Set problem:
From the top of the records below down to the line containing "self.on_base = on_base", reproduce every line exactly.

3D code data
+-------+

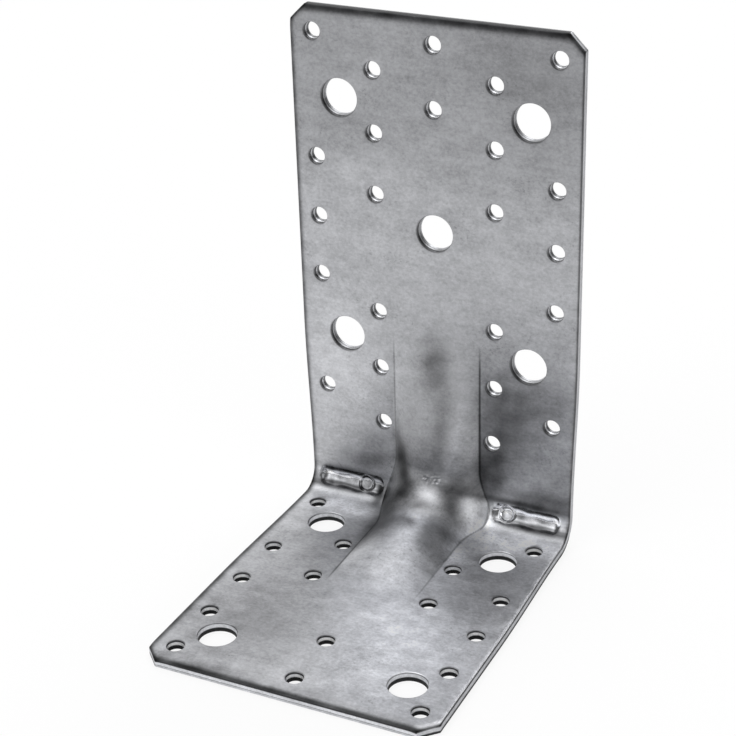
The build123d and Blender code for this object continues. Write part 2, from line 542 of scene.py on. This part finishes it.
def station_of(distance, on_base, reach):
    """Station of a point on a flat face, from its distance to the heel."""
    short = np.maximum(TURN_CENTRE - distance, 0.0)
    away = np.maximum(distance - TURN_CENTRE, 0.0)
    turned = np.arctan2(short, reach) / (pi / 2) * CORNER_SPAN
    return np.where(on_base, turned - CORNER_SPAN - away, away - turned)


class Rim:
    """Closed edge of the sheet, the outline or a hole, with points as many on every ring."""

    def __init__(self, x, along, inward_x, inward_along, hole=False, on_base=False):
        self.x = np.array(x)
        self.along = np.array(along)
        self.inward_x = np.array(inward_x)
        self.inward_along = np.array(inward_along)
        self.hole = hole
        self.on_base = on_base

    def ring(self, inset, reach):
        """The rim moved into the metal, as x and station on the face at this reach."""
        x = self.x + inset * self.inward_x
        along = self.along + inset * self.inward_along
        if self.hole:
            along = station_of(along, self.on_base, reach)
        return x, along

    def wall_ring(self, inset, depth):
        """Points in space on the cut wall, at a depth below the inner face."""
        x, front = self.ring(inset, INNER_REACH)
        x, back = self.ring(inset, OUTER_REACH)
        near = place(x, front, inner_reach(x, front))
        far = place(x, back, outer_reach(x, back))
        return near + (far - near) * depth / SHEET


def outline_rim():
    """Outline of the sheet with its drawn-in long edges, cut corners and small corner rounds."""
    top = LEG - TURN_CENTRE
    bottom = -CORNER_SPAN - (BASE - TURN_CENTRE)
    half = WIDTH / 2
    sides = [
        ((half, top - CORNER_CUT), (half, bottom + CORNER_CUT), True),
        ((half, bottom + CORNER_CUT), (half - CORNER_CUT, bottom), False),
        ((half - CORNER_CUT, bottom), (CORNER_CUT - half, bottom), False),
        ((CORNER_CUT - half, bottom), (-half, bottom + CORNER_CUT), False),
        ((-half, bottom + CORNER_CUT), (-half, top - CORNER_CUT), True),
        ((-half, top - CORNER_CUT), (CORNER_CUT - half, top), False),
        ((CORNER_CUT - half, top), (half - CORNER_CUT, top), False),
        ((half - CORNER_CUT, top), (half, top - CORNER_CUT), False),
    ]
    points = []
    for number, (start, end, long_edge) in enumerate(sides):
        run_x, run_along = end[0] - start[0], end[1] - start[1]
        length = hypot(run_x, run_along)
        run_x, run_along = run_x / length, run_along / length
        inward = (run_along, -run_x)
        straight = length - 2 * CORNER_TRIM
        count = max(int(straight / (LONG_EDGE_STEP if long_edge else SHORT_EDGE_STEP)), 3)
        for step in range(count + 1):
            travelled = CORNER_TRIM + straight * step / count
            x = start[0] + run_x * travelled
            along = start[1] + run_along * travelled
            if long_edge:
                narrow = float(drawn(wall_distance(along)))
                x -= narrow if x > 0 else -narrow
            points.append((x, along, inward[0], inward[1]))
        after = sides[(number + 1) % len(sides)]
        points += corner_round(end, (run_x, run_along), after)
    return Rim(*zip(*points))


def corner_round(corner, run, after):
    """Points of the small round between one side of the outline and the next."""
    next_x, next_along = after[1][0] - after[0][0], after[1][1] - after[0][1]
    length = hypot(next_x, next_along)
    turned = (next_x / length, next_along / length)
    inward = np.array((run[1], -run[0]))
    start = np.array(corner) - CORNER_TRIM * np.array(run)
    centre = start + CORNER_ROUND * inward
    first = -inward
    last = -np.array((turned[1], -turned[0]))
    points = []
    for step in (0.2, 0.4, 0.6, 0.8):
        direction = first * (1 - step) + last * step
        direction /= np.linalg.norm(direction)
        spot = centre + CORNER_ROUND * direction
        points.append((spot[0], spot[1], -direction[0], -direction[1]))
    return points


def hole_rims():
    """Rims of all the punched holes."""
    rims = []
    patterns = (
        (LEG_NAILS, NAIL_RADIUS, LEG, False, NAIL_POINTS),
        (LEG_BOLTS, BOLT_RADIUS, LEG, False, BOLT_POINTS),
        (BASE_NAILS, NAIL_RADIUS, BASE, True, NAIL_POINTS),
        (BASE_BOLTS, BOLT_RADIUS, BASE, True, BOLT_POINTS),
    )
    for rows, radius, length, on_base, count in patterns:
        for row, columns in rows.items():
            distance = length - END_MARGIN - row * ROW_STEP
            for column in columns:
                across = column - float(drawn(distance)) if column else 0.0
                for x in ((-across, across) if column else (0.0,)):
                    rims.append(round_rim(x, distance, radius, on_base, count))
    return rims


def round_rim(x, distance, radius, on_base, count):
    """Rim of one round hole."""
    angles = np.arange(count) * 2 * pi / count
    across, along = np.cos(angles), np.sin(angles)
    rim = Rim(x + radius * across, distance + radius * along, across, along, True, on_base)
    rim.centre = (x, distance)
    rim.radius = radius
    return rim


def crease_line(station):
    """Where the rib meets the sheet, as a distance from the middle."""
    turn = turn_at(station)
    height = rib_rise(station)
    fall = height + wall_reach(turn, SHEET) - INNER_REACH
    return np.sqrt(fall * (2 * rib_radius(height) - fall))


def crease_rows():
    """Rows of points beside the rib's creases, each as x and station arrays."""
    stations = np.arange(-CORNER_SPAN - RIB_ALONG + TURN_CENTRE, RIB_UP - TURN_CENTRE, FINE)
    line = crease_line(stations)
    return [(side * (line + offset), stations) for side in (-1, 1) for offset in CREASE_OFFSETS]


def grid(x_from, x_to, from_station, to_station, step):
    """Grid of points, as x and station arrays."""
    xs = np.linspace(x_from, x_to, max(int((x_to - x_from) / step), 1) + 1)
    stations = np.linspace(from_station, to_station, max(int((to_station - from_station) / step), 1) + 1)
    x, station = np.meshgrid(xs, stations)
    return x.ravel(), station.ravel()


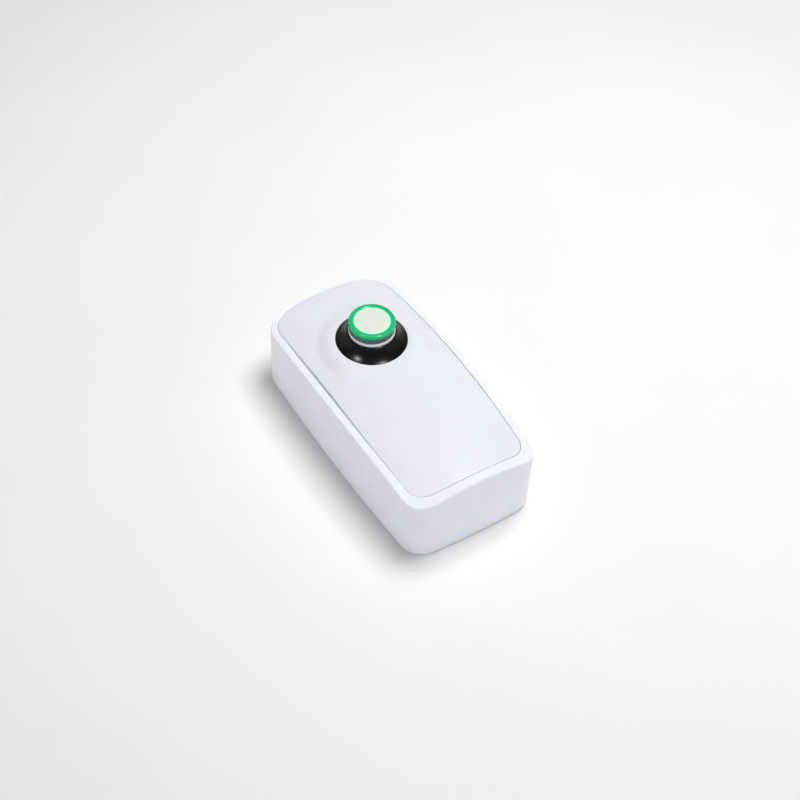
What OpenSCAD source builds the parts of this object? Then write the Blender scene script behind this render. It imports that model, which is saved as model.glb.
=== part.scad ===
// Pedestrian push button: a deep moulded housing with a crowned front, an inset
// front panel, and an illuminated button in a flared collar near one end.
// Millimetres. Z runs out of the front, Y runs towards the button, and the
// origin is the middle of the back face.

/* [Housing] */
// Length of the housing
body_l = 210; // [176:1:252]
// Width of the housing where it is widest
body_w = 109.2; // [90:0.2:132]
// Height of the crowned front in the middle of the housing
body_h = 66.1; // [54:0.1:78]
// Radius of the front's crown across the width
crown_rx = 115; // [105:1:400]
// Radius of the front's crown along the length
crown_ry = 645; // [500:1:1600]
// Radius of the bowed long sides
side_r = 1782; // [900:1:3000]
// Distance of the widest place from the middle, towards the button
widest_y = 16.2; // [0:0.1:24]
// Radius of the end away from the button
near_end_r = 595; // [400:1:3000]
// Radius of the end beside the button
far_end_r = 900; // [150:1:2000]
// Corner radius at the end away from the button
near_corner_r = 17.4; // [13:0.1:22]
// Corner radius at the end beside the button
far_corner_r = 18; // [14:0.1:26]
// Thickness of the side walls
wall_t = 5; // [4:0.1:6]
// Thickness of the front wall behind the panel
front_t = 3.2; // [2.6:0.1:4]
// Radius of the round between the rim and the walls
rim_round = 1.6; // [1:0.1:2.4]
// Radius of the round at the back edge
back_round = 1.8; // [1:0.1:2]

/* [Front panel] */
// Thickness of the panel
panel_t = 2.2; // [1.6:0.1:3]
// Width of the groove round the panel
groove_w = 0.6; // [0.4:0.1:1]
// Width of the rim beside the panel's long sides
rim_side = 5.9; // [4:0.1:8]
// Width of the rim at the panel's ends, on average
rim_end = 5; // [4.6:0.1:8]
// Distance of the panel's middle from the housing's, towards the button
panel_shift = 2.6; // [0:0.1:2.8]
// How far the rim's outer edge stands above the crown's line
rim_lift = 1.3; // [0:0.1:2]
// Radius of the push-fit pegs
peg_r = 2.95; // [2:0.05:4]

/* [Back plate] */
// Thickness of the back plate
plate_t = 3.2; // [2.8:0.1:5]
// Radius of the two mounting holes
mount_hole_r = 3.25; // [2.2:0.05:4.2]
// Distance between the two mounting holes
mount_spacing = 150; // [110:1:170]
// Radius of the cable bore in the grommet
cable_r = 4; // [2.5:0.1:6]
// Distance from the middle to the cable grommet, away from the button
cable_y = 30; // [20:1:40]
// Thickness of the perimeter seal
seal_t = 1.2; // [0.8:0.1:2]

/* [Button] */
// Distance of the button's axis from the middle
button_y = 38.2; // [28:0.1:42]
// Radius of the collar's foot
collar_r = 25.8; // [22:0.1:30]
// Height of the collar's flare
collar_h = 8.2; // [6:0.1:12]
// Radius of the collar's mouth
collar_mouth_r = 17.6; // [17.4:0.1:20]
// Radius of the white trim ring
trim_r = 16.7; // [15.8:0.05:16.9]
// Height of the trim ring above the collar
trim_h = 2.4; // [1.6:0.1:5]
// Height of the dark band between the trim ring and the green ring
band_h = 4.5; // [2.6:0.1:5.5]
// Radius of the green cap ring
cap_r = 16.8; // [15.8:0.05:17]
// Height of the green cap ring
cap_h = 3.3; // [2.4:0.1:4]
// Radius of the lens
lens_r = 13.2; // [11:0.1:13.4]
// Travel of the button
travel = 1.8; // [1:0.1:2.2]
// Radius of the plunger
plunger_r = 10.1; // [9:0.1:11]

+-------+

Solution below:
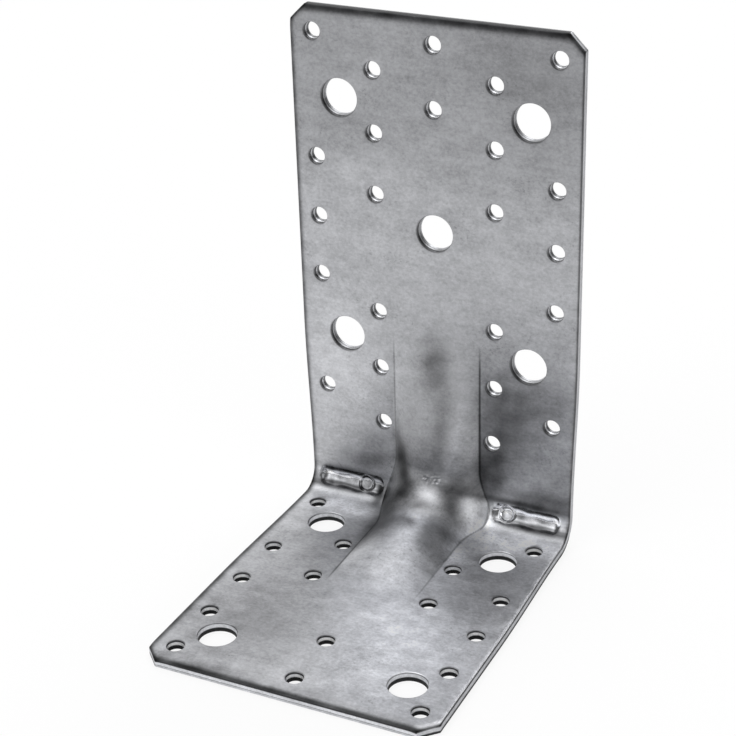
The build123d and Blender code for this object continues. Write part 2, from line 542 of scene.py on. This part finishes it.
def station_of(distance, on_base, reach):
    """Station of a point on a flat face, from its distance to the heel."""
    short = np.maximum(TURN_CENTRE - distance, 0.0)
    away = np.maximum(distance - TURN_CENTRE, 0.0)
    turned = np.arctan2(short, reach) / (pi / 2) * CORNER_SPAN
    return np.where(on_base, turned - CORNER_SPAN - away, away - turned)


class Rim:
    """Closed edge of the sheet, the outline or a hole, with points as many on every ring."""

    def __init__(self, x, along, inward_x, inward_along, hole=False, on_base=False):
        self.x = np.array(x)
        self.along = np.array(along)
        self.inward_x = np.array(inward_x)
        self.inward_along = np.array(inward_along)
        self.hole = hole
        self.on_base = on_base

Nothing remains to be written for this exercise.